Deputy Prime Minister Paula Bennett, who totally and absolutely definitely had nothing to do with the Winston Peters superannuation privacy breach, has admitted there are more people homeless in New Zealand now than when the National Party took office.
She says the reasons are a “very positive news story.”
Speaking yesterday to the AM Show hosts and their 78 viewers, Bennett said the quick recovery of the country from the global financial crisis* and the international terror threat meant that many tens of thousands of people were moving to New Zealand.
“Even though there is absolutely no housing crisis,” Bennett said, “there has been slight pressures in the housing market thanks to this inward movement.

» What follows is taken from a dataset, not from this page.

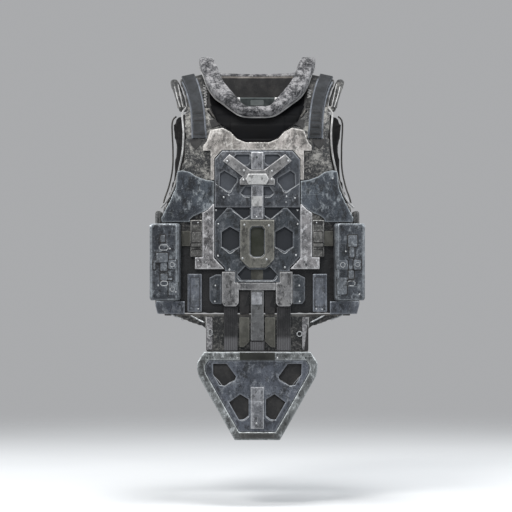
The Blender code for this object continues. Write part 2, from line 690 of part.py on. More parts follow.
def build_groin(paint, rim, dark, steel):
    """Pierced groin plate in a raised rim on a soft pad."""
    holes = [points(GROIN_UPPER), points(GROIN_UPPER, -1),
             points(GROIN_LOWER), points(GROIN_LOWER, -1)]
    rim_out = -(LAYER_GAP + LEG_T)
    strap_in = -(2 * LAYER_GAP + PLATE_T)
    layer("groin_pad", dark, both(GROIN_PAD), 0.0, APRON_T)
    layer("groin_rim", rim, both(GROIN_OUT), rim_out, -LAYER_GAP, holes=[both(GROIN_IN)])
    layer("groin_plate", paint, both(GROIN_PLATE), -(LAYER_GAP + PLATE_T), -LAYER_GAP,
          holes=holes)
    layer("groin_strap", steel, box_outline(-6.6, 6.6, 303.0, 345.0), strap_in - WEB_T, strap_in)
    layer("groin_insert", dark, box_outline(-17.5, 17.5, 268.3, 275.9),
          rim_out - LAYER_GAP - WEB_T, rim_out - LAYER_GAP)
    layer("groin_bar", steel, box_outline(-17.0, 17.0, 348.8, 354.6),
          rim_out - LAYER_GAP - WEB_T, rim_out - LAYER_GAP)


def main():
    """Build the vest."""
    clear_scene()
    cloth = material("padded_camouflage_cloth", (0.36, 0.37, 0.36), 0.9, 0.0)
    lining = material("dark_lining_cloth", (0.10, 0.11, 0.12), 0.9, 0.0)
    webbing = material("blue_grey_webbing", (0.13, 0.17, 0.21), 0.8, 0.0)
    paint = material("worn_grey_paint", (0.17, 0.19, 0.22), 0.5, 0.3)
    sand = material("worn_sand_paint", (0.40, 0.38, 0.34), 0.6, 0.1)
    dark = material("dark_polymer", (0.03, 0.035, 0.04), 0.5, 0.0)
    steel = material("worn_steel", (0.30, 0.32, 0.35), 0.4, 0.7)
    olive = material("olive_grey_paint", (0.15, 0.16, 0.14), 0.6, 0.1)
    build_soft_body(cloth, lining, webbing)
    build_throat(dark, steel)
    build_chest(paint, sand, dark, steel, olive)
    build_waist(paint, dark, webbing, steel)
    build_belly(paint, dark, webbing, olive, cloth)
    build_groin(paint, sand, dark, steel)


main()
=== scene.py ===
import math

import bmesh
import bpy
from mathutils import Matrix, Vector, noise
from mathutils.bvhtree import BVHTree
from mathutils.kdtree import KDTree


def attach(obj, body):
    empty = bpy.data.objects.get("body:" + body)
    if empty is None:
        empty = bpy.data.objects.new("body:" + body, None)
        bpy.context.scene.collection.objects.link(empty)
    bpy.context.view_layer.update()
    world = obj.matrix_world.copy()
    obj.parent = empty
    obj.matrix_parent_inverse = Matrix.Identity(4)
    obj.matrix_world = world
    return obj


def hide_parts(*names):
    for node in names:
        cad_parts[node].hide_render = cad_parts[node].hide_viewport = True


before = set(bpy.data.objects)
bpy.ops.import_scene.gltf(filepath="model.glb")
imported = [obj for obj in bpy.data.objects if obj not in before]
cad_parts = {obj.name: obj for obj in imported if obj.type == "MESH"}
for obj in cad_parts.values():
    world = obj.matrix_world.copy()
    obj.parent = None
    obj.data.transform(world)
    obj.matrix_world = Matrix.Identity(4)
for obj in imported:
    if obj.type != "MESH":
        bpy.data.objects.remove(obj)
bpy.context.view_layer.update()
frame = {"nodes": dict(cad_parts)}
NODES = frame["nodes"]

# The photograph's measure: metres that a pixel covers at the front of the vest, the column of its
# middle, the row of its shoulders, how far that row is below the origin, and the width in pixels
UNIT = 0.0022
MIDDLE_X = 257.3
SHOULDER_Y = 84.0
DATUM = 0.018
VIEW_WIDTH = 512
# The stage: how far off the camera stands, the floor's height, and what the lights face
FAR = 5.0
FLOOR = -0.95
AIM = (0.0, -0.1, -0.35)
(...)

“What this means is that, from time to time, as things get moved about and people move in and out of houses and homes and across the regions – particularly if Housing New Zealand has to “test for meth”, there might be the odd bit of correction where some housing is not available for people following their removal from a previous housing options.”
When asked what this meant Bennett said that, “occasionally people might have to live in a car or a plush, government-funded motel while they wait for their next home.”
Ms Bennett said this was the unfortunate price some people had to pay for a very successful and positive National Party tenure.
The Deputy PM also said it was important to remember that even though she owned three houses and many of her National Party colleagues owned multiple dwellings and other property, there was in no way any conflict of interest in the government doing nothing with the housing market so the values of their portfolios could rise dramatically.**
“Owning a house and living in a house is the right of every New Zealander,” she said, “and being able to live in a house or create a home out of something resembling a house is something that most New Zealanders strive for. I’m confident that every New Zealander that wants to live in a house is currently living in a house. Sometimes people like to live in their cars or on the street. It’s fun. It’s like camping, but all the time and we all like camping, don’t we. Camping is just so much fun.”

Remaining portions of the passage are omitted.